Du stellst dann über deine stinknormale Frontbremse, deine für den Fisch vorgesehene Bremskraft ein.


----------



## Gxxmxn (11. Juni 2012)

*AW: Daiwa Crosscast S 5000 LD*



Tino schrieb:


> Die Dinger haben garkein Freilauf,oder was meinst du???
> 
> Du stellst dann über deine stinknormale Frontbremse, deine für den Fisch vorgesehene Bremskraft ein.


 Jo sorry meinte damit das die Bremse sich meiner meinung nach nicht genug löst, egal wie weit ich die aufdrehe.
Hab ich da ne Möglichkeit das nochmal durch lösenvon i einer Schraube oder so zu korregieren oder muss ich damit leben ?


----------



## Tino (12. Juni 2012)

*AW: Daiwa Crosscast S 5000 LD*

Ich denke mal das die Bremse einfach nur so weit aufzudrehen ist,wie du es machen kannst.

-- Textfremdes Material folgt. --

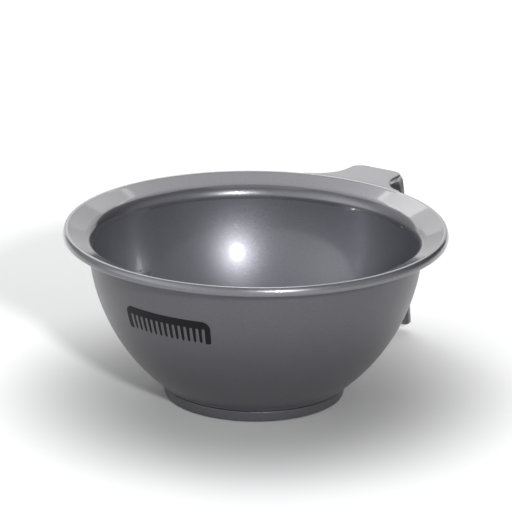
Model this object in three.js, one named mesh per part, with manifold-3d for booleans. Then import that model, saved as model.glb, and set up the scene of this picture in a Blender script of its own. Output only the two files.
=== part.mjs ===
// Hair color bowl: a round mixing bowl with a sloping rim, a foot ring and a hook handle.
// Millimetres, +Z up. The origin is the centre of the non-slip pad's underside, on the bowl's
// axis, so Z = 0 is the table. The hook handle points along +Y.

import * as THREE from 'three';
import { mergeVertices } from 'three/addons/utils/BufferGeometryUtils.js';
import Module from 'manifold-3d';

const wasm = await Module();
wasm.setup();

// ---- driving dimensions -------------------------------------------------------------------

const GAP = 0.3; // clearance left between neighbouring solids
const TURNS = 64; // facets round every turned piece
const SECTION_STEPS = 9; // facets along a long arc of a section
const CORNER_STEPS = 3; // facets along a small rounding

// Bowl: the wall's section is one circular arc, whose centre lies beyond the axis.
const WALL_CENTRE_R = -9.8;
const WALL_CENTRE_Z = 62.7;
const WALL_OUTER_ARC = 72.8;
const WALL_THICKNESS = 2.0;
const WALL_INNER_ARC = WALL_OUTER_ARC - WALL_THICKNESS;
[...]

Vielleicht haben ja noch andere einige Tipps.


----------



## Gxxmxn (12. Juni 2012)

*AW: Daiwa Crosscast S 5000 LD*



Tino schrieb:


> Ich denke mal das die Bremse einfach nur so weit aufzudrehen ist,wie du es machen kannst.
> 
> Vielleicht haben ja noch andere einige Tipps.


 
Das wäre supper aber alle ziemlich schreibfaul #d


----------



## Gxxmxn (13. Juni 2012)

*AW: Daiwa Crosscast S 5000 LD*

Keiner ?


----------



## Litschy (14. Juni 2012)

*AW: Daiwa Crosscast S 5000 LD*

Hey,

also ich habe die Shimano Ultegra 14000 XTB und bei denen ist es ähnlich.
Ich habe zwar nur maximal ne halbe Umdrehung zu tätigen, jedoch ist der "Freilauf" auch relativ schwergängig.

Abhilfe habe ich noch nicht gefunden, weil es eigentlich ja auch nicht stört.
Ich bin der Meinung, dass man diese große Rollen ja nur gezielt auf Karpfen einsetzt und einen butterweichen "Freilauf" einfach nicht braucht.

LG


----------



## Tino (14. Juni 2012)

*AW: Daiwa Crosscast S 5000 LD*

Richtig!!!

Wenn die Rute fest steht,dann kann die leichteste Bremseinstellung ruhig etwas schwerer gehen.

Durch die üblichen Karpfenmontagen die zum Einsatz kommen,ist es nicht soooo wichtig.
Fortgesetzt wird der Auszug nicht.